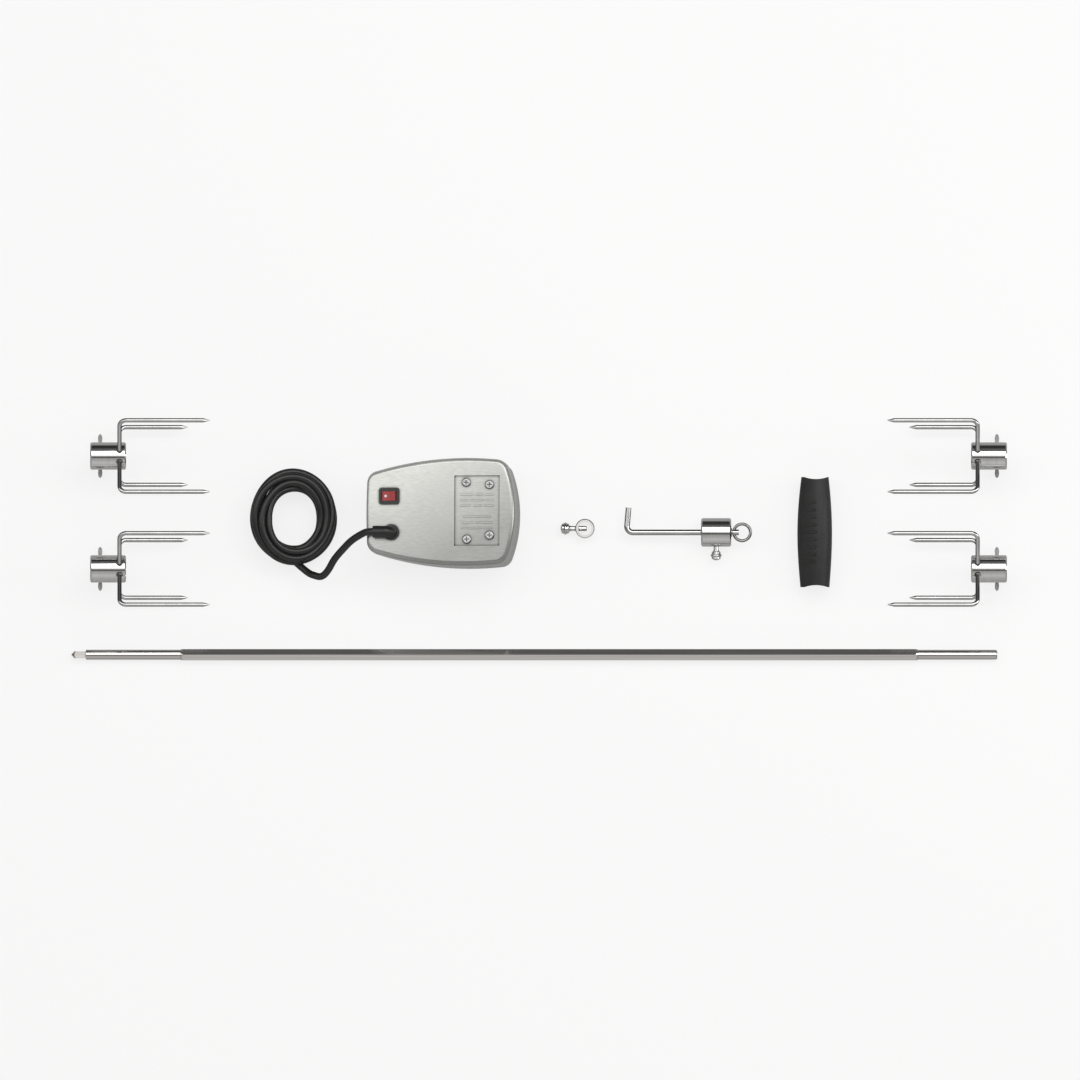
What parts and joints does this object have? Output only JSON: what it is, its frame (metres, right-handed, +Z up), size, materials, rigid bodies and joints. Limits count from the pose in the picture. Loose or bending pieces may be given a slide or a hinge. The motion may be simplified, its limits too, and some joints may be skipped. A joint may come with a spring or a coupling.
{
  "type": "rotisserie spit roaster kit",
  "caption": "Electric rotisserie kit: motor unit with rocker switch, hexagonal spit rod, meat forks, stop collar, sliding counterbalance and hand grip.",
  "frame": {"origin": "centre of the laid-out kit's footprint, on the floor it lies on", "axes": "+X along the spit rod toward its plain end, +Y across the kit away from the rod, +Z up"},
  "size_m": [0.9352, 0.2422, 0.0835],
  "materials": {
    "cover_steel": "horizontally brushed stainless sheet",
    "housing_steel": "brushed stainless sheet",
    "screw_steel": "plated screws",
    "gearbox_steel": "zinc plated",
    "brass": "satin",
    "copper_coil": "enamelled copper winding",
    "gear_plastic": "moulded",
    "magnet": "ferrite",
    "black_plastic": "satin moulded",
    "red_plastic": "glossy",
    "cable_black": "satin jacket",
    "lead_insulation": "plain",
    "rod_chrome": "bright drawn",
    "collar_chrome": "polished plate",
    "wire_chrome": "polished plate",
    "screw_chrome": "polished plate",
    "grip_black": "matte phenolic"
  },
  "bodies": {
    "motor_unit": {"motor_front_cover": "cover_steel", "motor_rear_housing": "housing_steel", "cover_screws": "screw_steel", "housing_screws": "screw_steel", "gearbox_front_plate": "gearbox_steel", "gearbox_rear_plate": "gearbox_steel", "gearbox_posts": "gearbox_steel", "gear_axles": "gearbox_steel", "front_bushing": "brass", "rear_bushing": "brass", "motor_can": "gearbox_steel", "stator_coil": "copper_coil", "rotor_bearings": "brass", "mounting_bracket": "housing_steel", "bracket_screws": "screw_steel", "switch_bezel": "black_plastic", "switch_terminals": "brass", "strain_relief": "black_plastic", "power_cable": "cable_black", "power_plug": "black_plastic", "plug_prongs": "brass", "lead_wires": "lead_insulation"},
    "rocker": {"switch_rocker": "red_plastic"},
    "output_drive": {"output_gear": "gear_plastic", "output_shaft": "gearbox_steel", "drive_socket": "gearbox_steel"},
    "third_gear_body": {"third_gear": "gear_plastic"},
    "second_gear_body": {"second_gear": "gear_plastic"},
    "rotor_body": {"rotor": "magnet", "rotor_pinion": "gear_plastic"},
    "fork_1": {"fork_1_collar": "collar_chrome", "fork_1_tines": "wire_chrome"},
    "fork_1_stud": {"fork_1_screw_stud": "screw_chrome"},
    "fork_1_wing": {"fork_1_screw_wing": "screw_chrome"},
    "fork_2": {"fork_2_collar": "collar_chrome", "fork_2_tines": "wire_chrome"},
    "fork_2_stud": {"fork_2_screw_stud": "screw_chrome"},
    "fork_2_wing": {"fork_2_screw_wing": "screw_chrome"},
    "fork_3": {"fork_3_collar": "collar_chrome", "fork_3_tines": "wire_chrome"},
    "fork_3_stud": {"fork_3_screw_stud": "screw_chrome"},
    "fork_3_wing": {"fork_3_screw_wing": "screw_chrome"},
    "fork_4": {"fork_4_collar": "collar_chrome", "fork_4_tines": "wire_chrome"},
    "fork_4_stud": {"fork_4_screw_stud": "screw_chrome"},
    "fork_4_wing": {"fork_4_screw_wing": "screw_chrome"},
    "stop": {"stop_collar": "collar_chrome"},
    "stop_stud": {"stop_screw_stud": "screw_chrome"},
    "stop_knob": {"stop_screw_knob": "screw_chrome"},
    "balance": {"counterbalance_rod": "wire_chrome", "retaining_washer": "wire_chrome"},
    "weight": {"counterbalance_weight": "collar_chrome"},
    "weight_stud": {"weight_screw_stud": "screw_chrome"},
    "weight_knob": {"weight_screw_knob": "screw_chrome"},
    "ring": {"pull_ring": "wire_chrome"},
    "grip": {"handle_grip": "grip_black"},
    "spit": {"spit_rod": "rod_chrome"}
  },
  "joints": [
    {"name": "switch_rock", "type": "hinge", "parent": "motor_unit", "child": "rocker", "pos_m": [-0.14986, 0.04304, 0.06364], "axis": [0.005, 0.9966, -0.0819], "range_deg": [0, 16]},
    {"name": "output_spin", "type": "hinge", "parent": "motor_unit", "child": "output_drive", "pos_m": [-0.06076, 0.02678, 0.06484], "axis": [-0.1219, 0.0819, 0.9892], "continuous": true},
    {"name": "third_spin", "type": "hinge", "parent": "motor_unit", "child": "third_gear_body", "pos_m": [-0.08207, 0.04173, 0.05491], "axis": [-0.1219, 0.0819, 0.9892], "continuous": true},
    {"name": "second_spin", "type": "hinge", "parent": "motor_unit", "child": "second_gear_body", "pos_m": [-0.09978, 0.02567, 0.04799], "axis": [-0.1219, 0.0819, 0.9892], "continuous": true},
    {"name": "rotor_spin", "type": "hinge", "parent": "motor_unit", "child": "rotor_body", "pos_m": [-0.1149, 0.01441, 0.03089], "axis": [-0.1219, 0.0819, 0.9892], "continuous": true},
    {"name": "fork_1_lift", "type": "slide", "parent": "motor_unit", "child": "fork_1", "axis": [0, 0, 1], "range_m": [0, 0.12]},
    {"name": "fork_1_screw_travel", "type": "slide", "parent": "fork_1", "child": "fork_1_stud", "axis": [0, 0, -1], "range_m": [-0.00105, 0.0032]},
    {"name": "fork_1_screw_turn", "type": "hinge", "parent": "fork_1_stud", "child": "fork_1_wing", "pos_m": [-0.43905, 0.08323, 0.0105], "axis": [0, 0, -1], "range_deg": [-360, 1080]},
    {"name": "fork_2_lift", "type": "slide", "parent": "motor_unit", "child": "fork_2", "axis": [0, 0, 1], "range_m": [0, 0.12]},
    {"name": "fork_2_screw_travel", "type": "slide", "parent": "fork_2", "child": "fork_2_stud", "axis": [0, 0, -1], "range_m": [-0.00105, 0.0032]},
    {"name": "fork_2_screw_turn", "type": "hinge", "parent": "fork_2_stud", "child": "fork_2_wing", "pos_m": [-0.43905, -0.02967, 0.0105], "axis": [0, 0, -1], "range_deg": [-360, 1080]},
    {"name": "fork_3_lift", "type": "slide", "parent": "motor_unit", "child": "fork_3", "axis": [0, 0, 1], "range_m": [0, 0.12]},
    {"name": "fork_3_screw_travel", "type": "slide", "parent": "fork_3", "child": "fork_3_stud", "axis": [0, 0, -1], "range_m": [-0.00105, 0.0032]},
    {"name": "fork_3_screw_turn", "type": "hinge", "parent": "fork_3_stud", "child": "fork_3_wing", "pos_m": [0.45765, 0.08323, 0.0105], "axis": [0, 0, -1], "range_deg": [-360, 1080]},
    {"name": "fork_4_lift", "type": "slide", "parent": "motor_unit", "child": "fork_4", "axis": [0, 0, 1], "range_m": [0, 0.12]},
    {"name": "fork_4_screw_travel", "type": "slide", "parent": "fork_4", "child": "fork_4_stud", "axis": [0, 0, -1], "range_m": [-0.00105, 0.0032]},
    {"name": "fork_4_screw_turn", "type": "hinge", "parent": "fork_4_stud", "child": "fork_4_wing", "pos_m": [0.45765, -0.02967, 0.0105], "axis": [0, 0, -1], "range_deg": [-360, 1080]},
    {"name": "stop_lift", "type": "slide", "parent": "motor_unit", "child": "stop", "axis": [0, 0, 1], "range_m": [0, 0.12]},
    {"name": "stop_screw_travel", "type": "slide", "parent": "stop", "child": "stop_stud", "axis": [-1, 0, 0], "range_m": [-0.00165, 0.0026]},
    {"name": "stop_screw_turn", "type": "hinge", "parent": "stop_stud", "child": "stop_knob", "pos_m": [0.03165, 0.01073, 0.007], "axis": [-1, 0, 0], "range_deg": [-720, 1080]},
    {"name": "counterbalance_lift", "type": "slide", "parent": "motor_unit", "child": "balance", "axis": [0, 0, 1], "range_m": [0, 0.12]},
    {"name": "weight_slide", "type": "slide", "parent": "balance", "child": "weight", "axis": [1, 0, 0], "range_m": [-0.06, 0]},
    {"name": "weight_screw_travel", "type": "slide", "parent": "weight", "child": "weight_stud", "axis": [0, -1, 0], "range_m": [-0.00005, 0.0026]},
    {"name": "weight_screw_turn", "type": "hinge", "parent": "weight_stud", "child": "weight_knob", "pos_m": [0.1769, -0.01317, 0.0143], "axis": [0, -1, 0], "range_deg": [0, 1080]},
    {"name": "ring_swing", "type": "hinge", "parent": "balance", "child": "ring", "pos_m": [0.1945, 0.00683, 0.0143], "axis": [0, 1, 0], "range_deg": [-75, 75]},
    {"name": "grip_lift", "type": "slide", "parent": "motor_unit", "child": "grip", "axis": [0, 0, 1], "range_m": [0, 0.12]},
    {"name": "spit_lift", "type": "slide", "parent": "motor_unit", "child": "spit", "axis": [0, 0, 1], "range_m": [0, 0.12]}
  ],
  "couplings": [
    {"joint": "second_spin", "follows": "rotor_spin", "ratio": -0.22222},
    {"joint": "third_spin", "follows": "rotor_spin", "ratio": 0.046784},
    {"joint": "output_spin", "follows": "rotor_spin", "ratio": -0.010025},
    {"joint": "fork_1_screw_travel", "follows": "fork_1_screw_turn", "m_per_rad": 0.00015915},
    {"joint": "fork_2_screw_travel", "follows": "fork_2_screw_turn", "m_per_rad": 0.00015915},
    {"joint": "fork_3_screw_travel", "follows": "fork_3_screw_turn", "m_per_rad": 0.00015915},
    {"joint": "fork_4_screw_travel", "follows": "fork_4_screw_turn", "m_per_rad": 0.00015915},
    {"joint": "stop_screw_travel", "follows": "stop_screw_turn", "m_per_rad": 0.00012732},
    {"joint": "weight_screw_travel", "follows": "weight_screw_turn", "m_per_rad": 0.00012732}
  ]
}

========================================

AIM
Give the number of lines above in which the word "frame" occurs, with nothing else.

SOLUTION TO THIS EXERCISE
2